I've been asked by a few people if I would do a post on my technique for basing my naps so here it is and I hope it is of some interest and maybe of some help?
This is how my Silesian kurassiers looked after I added the flag and finished highlighting them. They are mounted on 36mm by 30mm laser cut bases from warbases in Dunfermline. Laser cut bases are the best I have found for basing our naps and are a huge step forward from our original hand cut and regular machine cut bases
The troops still look pretty glossy from the Army Painter coat at this point. I attached the figures with super glue and they are now ready for the ground work.

I apply PVA white glue neat to the base and then dip the base in a box of gravel I prepared. It's made up of golf bunker sand and a heavier grade of grit from a railway modelling shop.

I shake off the excess grit and move onto the next base giving each 1 a few minutes to dry a little. 
Next I use a modelling tool to clean the grit away from the figures.
Now the PVA glue is dry and the bases are ready for the most important stage. Also by this stage I have coated the bottom of each base with an acrylic oak varnish and attached magnets to prevent movement in their storage trays. 
I now dilute the PVA glue and give each base a full coat. The great thing with the diluted PVA is that when it dries it contracted and disappears leaving a nice coat over the grit and doesn't harm the figures. I feel this stage is really important as when it comes to painting the base the sand/grit stays in place and when the basing is finished there won't be any bits falling off.
The diluted PVA needs to be really thin like the consistency of milk to flow around the grit.
The whole process takes roughly 20 to 25 minutes and then I leave then to dry over night.
  I then apply a coat of Citadel graveyard earth trying to avoid getting paint on the figures.  Any earth brown will do, graveyard earth is just the 1 we've been using for years.
 I then give the grit a soft dry brush with bleached bone, again trying to avoid getting paint on the figures. Once your finished have a look for any areas you may need to tidy up.

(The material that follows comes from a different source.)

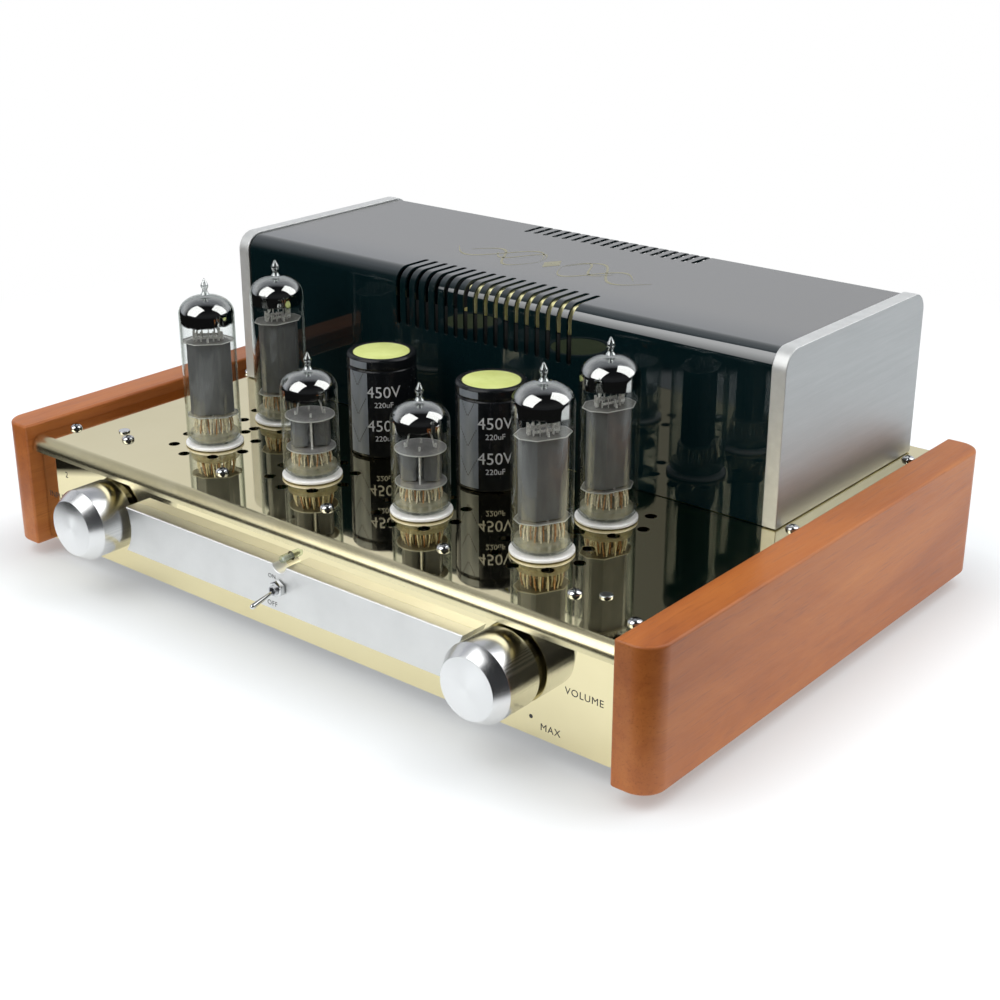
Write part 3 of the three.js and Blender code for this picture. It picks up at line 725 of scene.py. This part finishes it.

I then varnish the figures with Revell enamel matt varnish no.2 (not Humbrol as it is unpredictable and can cause frosting). The finishing touch is to paint the edges of the bases with an oak varnish (any coloured varnish will do).
Once the edges are totally dry I apply PVA neat in selected areas around the base and then shoot static grass summer mix at the base from an old plastic fairy liquid bottle (this is a perfect match for GW battle mat!). I then move onto the next base and when that's done I tap off the excess grass from the previous base into the plastic tub and so on.  The fairy liquid bottle is a trick I picked up from some modelling buddies that really helps the grass to stand up on the base. 
Before the PVA glue is totally dry I clean round the hooves of the figures with my modelling tool and make sure that the grass is away from the edge of the bases. 
And that's them all finished! 

Thursday, 21 March 2013

Silesian Kurassiers

Well I'm glad to say I finally finished another cavalry regiment and so I'm mighty happy! I mentioned I was working on these guys a couple of times however I had put them to the side to work on some of the Prussian infantry battalions I bought from Darren at the end of last year. The majority of these figures also came from Darren but unpainted.
The figures are from AB and are very nice only requiring a clean up around saddle and the horses legs and I have grow to really like their standing at ready poses (you might remember I wasn't so impressed with them when I finished my 1st regiment? Mainly due to just finishing a Russian curassier regiment charging).
I attached the figures to their horses before spraying them black. For ease of painting I had already separated the figures into their groups of poses and placed them with matching horses for each group as best I could. This helps with speed of painting and basing as when you come to basing you split them up leaving each base with 3 different styles of figures and horses (plus colours of horses, that isn't quite historically correct but I don't mind that so much). It also helps if you want to do different colour of hair as if you paint the group you are painting with say blonde hair it means you get a nice random split of blondes throughout your bases.
I would like to say a huge thanks to the guys over on TMP for helping me out with all the small detail like saddle cover colour, trumpet cords and wings and also staff colour!
I used a standard from the signifer 15mm range that fits the AB figures really well however they didn't have 1 in the colour I needed so I found the nearest I had and painted the field etc (the colour is much more close to purple/crimson than the pictures show).
And here they are with the East Prussian kurassier I painted a year or 2 ago. I think this will be my last Prussian kurassier regiment as I can't see me needing more than 2? (Best not to say never but I'm pretty sure they will be my last!)
And I started work on a little command base for them yesterday.It's actually almost done now as I took the pics this morning. Again sorry to Phil for the use of wee dead French men on my command bases! Next post will be on my basing technique as a few people have asked about it. I took pictures while doing my Kurass so hopefully they will be useful.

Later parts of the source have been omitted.